I was attracted to a nation that had managed — through its people’s strength, creativity, and determination — to free itself from a dictatorship. And I was keen to meet and photograph the protagonists and young actors of this historic moment.
Late in 2018, Mr. al-Bashir, the former dictator, had ended subsidies on fuel and wheat, leading to a surge in prices. The reaction of the people, exhausted by economic crises, was not long in coming.
A wave of demonstrations filled the streets of several towns far beyond the capital Khartoum. These were Sudanese of all ethnicities, classes, and generations — but students and young professionals above all.
During my visit, Amr Abdallah and Tawdia Abdalaziz, two young Sudanese doctors in their 20s, led me through the streets of Khartoum to see the symbolic sites of the revolution, showing me mile after mile of public art — graffiti, murals, verses — that marked the locations of the protests.

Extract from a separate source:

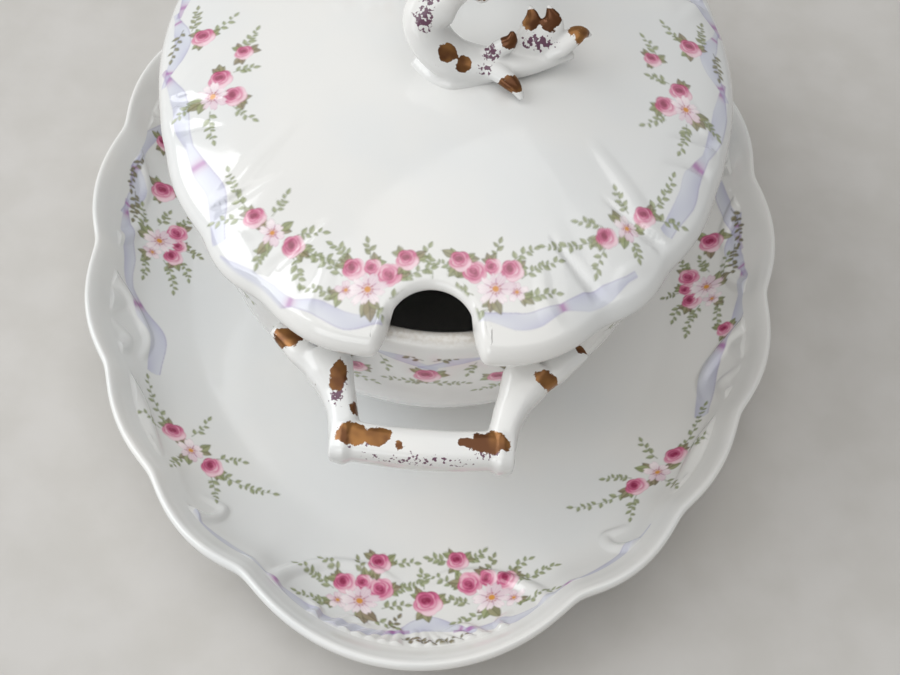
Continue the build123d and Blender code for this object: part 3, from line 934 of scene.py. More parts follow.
# The wall unrolls to a strip: distance round the rim from the middle of the front, and height.
BAND_HEIGHT = 52.0          # the height at the middle of the printed strip
rim_turn = np.linspace(-math.pi, math.pi, 2001)
pace = np.hypot(BOWL_OVAL[0] * np.cos(rim_turn), BOWL_OVAL[1] * np.sin(rim_turn))
rim_run = np.concatenate([[0.0], np.cumsum((pace[1:] + pace[:-1]) / 2)])
rim_run = rim_run * (rim_turn[1] - rim_turn[0])
half_rim = rim_run[-1] / 2
from_front = (bowl_surface.turn + 1.5 * math.pi) % (2 * math.pi) - math.pi
round_rim = np.interp(from_front, rim_turn, rim_run - half_rim)

bowl_sheet = TransferSheet(half_rim + 1.0, 24.0, seed=8, strength=1.0)
for centre in (0.0, half_rim, -half_rim):
    for side in (1, -1):
        def strip(*places):
            return [(centre + side * along, height - BAND_HEIGHT) for along, height in places]

        bowl_sheet.ribbon(
            strip((0.0, 57.5), (6.0, 60.0), (13.0, 62.3), (21.0, 61.5), (28.0, 59.5)),
            (1.5, 2.6, 3.0, 2.8, 1.4), (0.5,),
        )
        bowl_sheet.ribbon(
            strip(
                (28.0, 59.5), (38.0, 61.0), (48.0, 57.5), (57.0, 60.5), (68.0, 57.0), (78.0, 60.0)
            ),
            (1.2, 3.0, 3.2, 1.6, 3.2, 3.0, 1.2), (0.02, 0.5, 0.97),
        )
        for start, end, bend, pairs, dark in (
            ((1.0, 60.0), (8.0, 63.0), 20, 4, 0.9), ((8.0, 62.5), (17.0, 63.0), -20, 4, 0.8),
            ((0.5, 50.5), (8.0, 50.5), -20, 4, 0.3), ((9.5, 59.0), (8.0, 55.0), 20, 2, 0.2),
            ((26.0, 56.0), (33.0, 55.0), 20, 3, 0.5), ((25.0, 50.0), (35.0, 47.0), 20, 5, 0.1),
            ((16.0, 50.0), (11.0, 46.5), -20, 3, 0.1), ((40.0, 53.0), (49.0, 52.0), 20, 4, 0.1),
            ((66.0, 52.5), (57.0, 50.0), 20, 4, 0.1), ((76.0, 52.5), (85.0, 50.0), -20, 4, 0.1),
        ):
            bowl_sheet.twig(*strip(start, end), side * bend, pairs, dark)
        bowl_sheet.bunch([
            (kind, *strip((along, height))[0], radius) for kind, along, height, radius in (
                ("rose", 14.6, 53.0, 2.5), ("rose", 22.2, 50.4, 2.5), ("pale", 24.6, 54.6, 2.4),
                ("blossom", 18.8, 55.0, 3.4),
            )
        ])
        bowl_sheet.bunch([
            (kind, *strip((along, height))[0], radius) for kind, along, height, radius in (
                ("rose", 67.6, 54.0, 2.6), ("rose", 75.0, 53.8, 2.6), ("blossom", 71.2, 51.8, 3.4),
            )
        ])
    bowl_sheet.bunch([("rose", centre, 54.0 - BAND_HEIGHT, 2.9)])

bowl_print = bowl_sheet.sample(round_rim, bowl_surface.points[..., 2] - BAND_HEIGHT)
outside = (bowl_surface.along > 0.53) & (bowl_surface.points[..., 2] < 64.6)
bowl_print[..., 3] *= outside * (bowl_surface.points[..., 2] > BAND_HEIGHT - 22.0)
rim_wear = 0.62 * np.clip((bowl_surface.points[..., 2] - 64.4) / 1.4, 0, 1)
rim_wear *= 0.62 + 0.38 * np.sin(bowl_surface.turn * 9.0 + 2.0) * np.sin(bowl_surface.turn * 4.0)
bowl_wanted = cell_sizes(bowl_print[..., 3], 0.0 * rim_wear, 2.4, (0.44, 0.56), rim=0.8)
bowl = lattice_mesh(
    "bowl_glazed", bowl_surface.points, bowl_wanted,
    lambda points, used: {
        "print": bowl_print[used],
        "stain": np.stack([rim_wear[used]] * 3 + [np.ones(used.sum())], 1),
    },
)
bowl.data.materials.append(printed_porcelain)
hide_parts("bowl")
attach(bowl, "bowl")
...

When they told me about Meroe and Ancient Nubia, the region’s name that stretches between Egypt and northern Sudan, I discovered that the majority of Sudanese had never had the opportunity to visit these sites — including the doctors themselves.

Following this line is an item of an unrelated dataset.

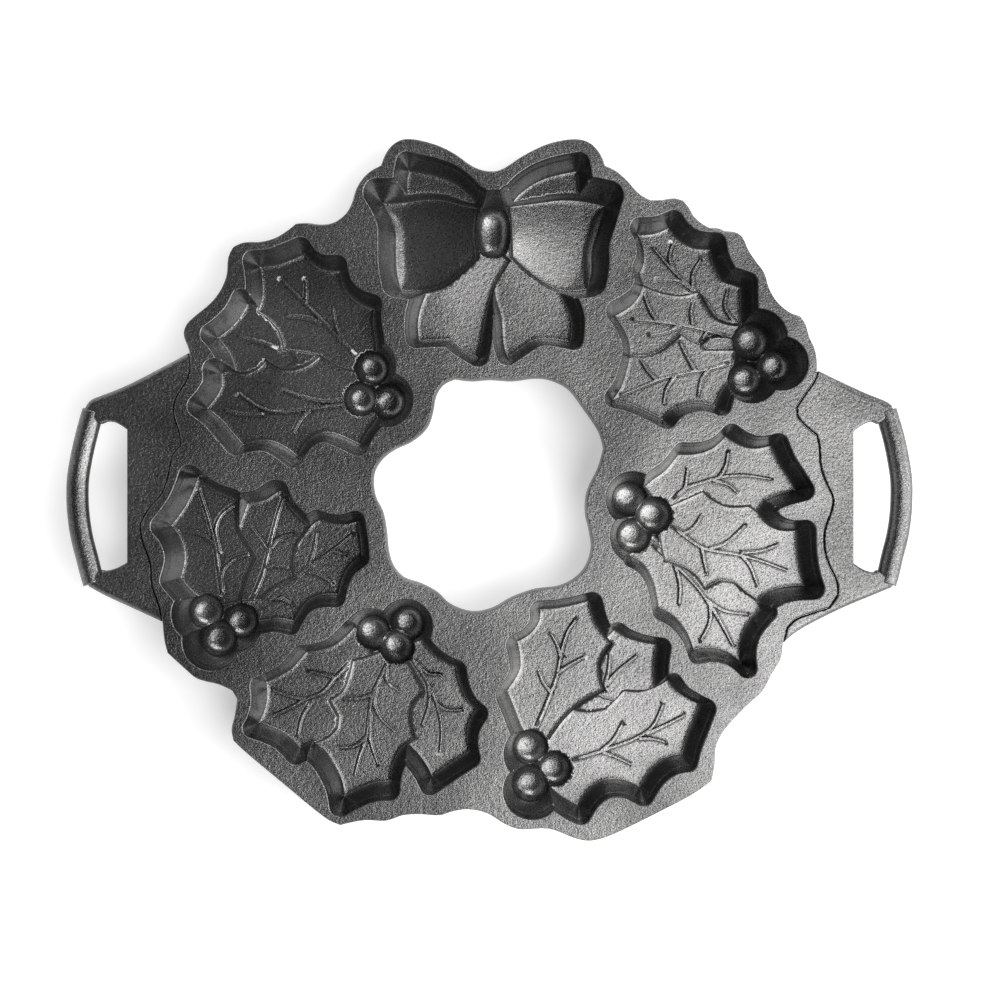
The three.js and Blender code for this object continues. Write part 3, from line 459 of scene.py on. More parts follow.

For me, as an Italian, it equated to never having had the chance to visit the Colosseum in Rome.
The ancient city of Meroe — part of a UNESCO World Heritage site since 2011 — is a four-hour drive from Khartoum, northeast, along the Nile River. The pyramids here, built between 2,700 and 2,300 years ago, stand as a testament to the grandeur of the Kingdom of Kush, a significant power from the eighth century B.C. to the fourth century A.D.
Compared to the monumental pyramids in Giza, Egypt, the structures at Meroe are significantly smaller — from around 30 to 100 feet tall, against the 455-foot-tall Great Pyramid — and their slopes steeper. As in Egypt, though, the pyramids serve as royal burial sites.

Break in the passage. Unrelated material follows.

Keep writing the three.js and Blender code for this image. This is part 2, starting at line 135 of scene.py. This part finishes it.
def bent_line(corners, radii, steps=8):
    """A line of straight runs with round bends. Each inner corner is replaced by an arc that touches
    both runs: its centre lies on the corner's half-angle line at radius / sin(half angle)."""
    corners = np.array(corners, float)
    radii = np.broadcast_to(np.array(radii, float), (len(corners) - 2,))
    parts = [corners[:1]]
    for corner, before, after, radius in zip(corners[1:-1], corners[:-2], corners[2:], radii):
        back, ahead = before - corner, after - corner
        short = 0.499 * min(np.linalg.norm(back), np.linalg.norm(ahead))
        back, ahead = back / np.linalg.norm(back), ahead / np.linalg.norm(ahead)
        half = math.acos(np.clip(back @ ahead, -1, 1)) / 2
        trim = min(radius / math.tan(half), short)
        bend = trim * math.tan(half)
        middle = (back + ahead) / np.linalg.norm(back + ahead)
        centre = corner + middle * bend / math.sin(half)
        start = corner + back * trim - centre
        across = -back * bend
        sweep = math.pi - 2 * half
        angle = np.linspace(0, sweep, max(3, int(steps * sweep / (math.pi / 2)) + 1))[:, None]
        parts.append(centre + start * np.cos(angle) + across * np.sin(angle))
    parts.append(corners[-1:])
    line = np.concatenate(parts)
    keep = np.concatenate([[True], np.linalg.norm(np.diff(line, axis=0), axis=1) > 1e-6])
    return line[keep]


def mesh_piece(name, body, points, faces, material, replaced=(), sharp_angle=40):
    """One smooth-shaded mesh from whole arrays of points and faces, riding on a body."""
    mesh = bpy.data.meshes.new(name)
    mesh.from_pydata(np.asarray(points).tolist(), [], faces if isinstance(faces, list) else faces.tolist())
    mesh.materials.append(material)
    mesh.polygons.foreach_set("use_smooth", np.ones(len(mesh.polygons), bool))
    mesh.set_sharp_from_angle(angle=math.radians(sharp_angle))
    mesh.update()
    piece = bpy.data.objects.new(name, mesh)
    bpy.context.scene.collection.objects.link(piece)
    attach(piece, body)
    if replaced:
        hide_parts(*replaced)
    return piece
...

In recent years, the pyramids at Meroe and other Sudanese archaeological sites up and down the Nile, including the pyramids at Nuri, farther north — have been threatened by rising floodwaters and the continuing effects of wind and sand erosion.
Plans for new hydroelectric dams also threaten specific archaeological sites in Sudan — as they have in the past when the construction of the Merowe Dam displaced tens of thousands of residents and led to a frenzied archaeological hunt for artifacts before they were submerged by the dam’s reservoir.
However, perhaps the most infamous act of destruction at Meroe is attributed to the Italian treasure hunter Giuseppe Ferlini, who in the 1830s destroyed several of the pyramids in a ruthless search for ancient artifacts.
With one hand on the steering wheel and the other holding his phone, Nour, our driver, was accustomed to bringing visitors to Meroe. Still, in his four-wheel-drive Toyota, we sometimes lost our way as we moved from one site to another, through vast stretches of deserts.
Local tour guides at the entrance to Meroe invited us to take camel rides, eager to remind us that this is a time-tested if often neglected, tourist site.
At the Naqa archaeological site, some 50 miles southwest of Meroe, the atmosphere was very different.
We walked alone among the buildings, including a temple devoted to Apedemak, a lion-headed warrior god worshiped in Nubia. On the opposite side of the site, ram-shaped sculptures accompanied us to the entrance of the Amun temple, built around the first century A.D. and considered one of the most critical archaeological structures and tourist attractions in Sudan.
A stone’s throw from the temple of Amun, a golden sunset illuminated a small herd of goats, which were followed by a young goatherd. Dusk would soon settle in. The drive back to Khartoum was a long one, and our driver warned me to speed up.
Amid the songs and dances, Dr. Tawdia approached me to ask what I thought of her country’s archaeological beauties and discuss Sudan’s future.
“The Sudanese people have the right to reclaim their country,” she said, adding that she and her friends long for a democratic society that can be open and accessible to everyone.
And, she added, they want a country that can showcase its treasures to its visitors and its people.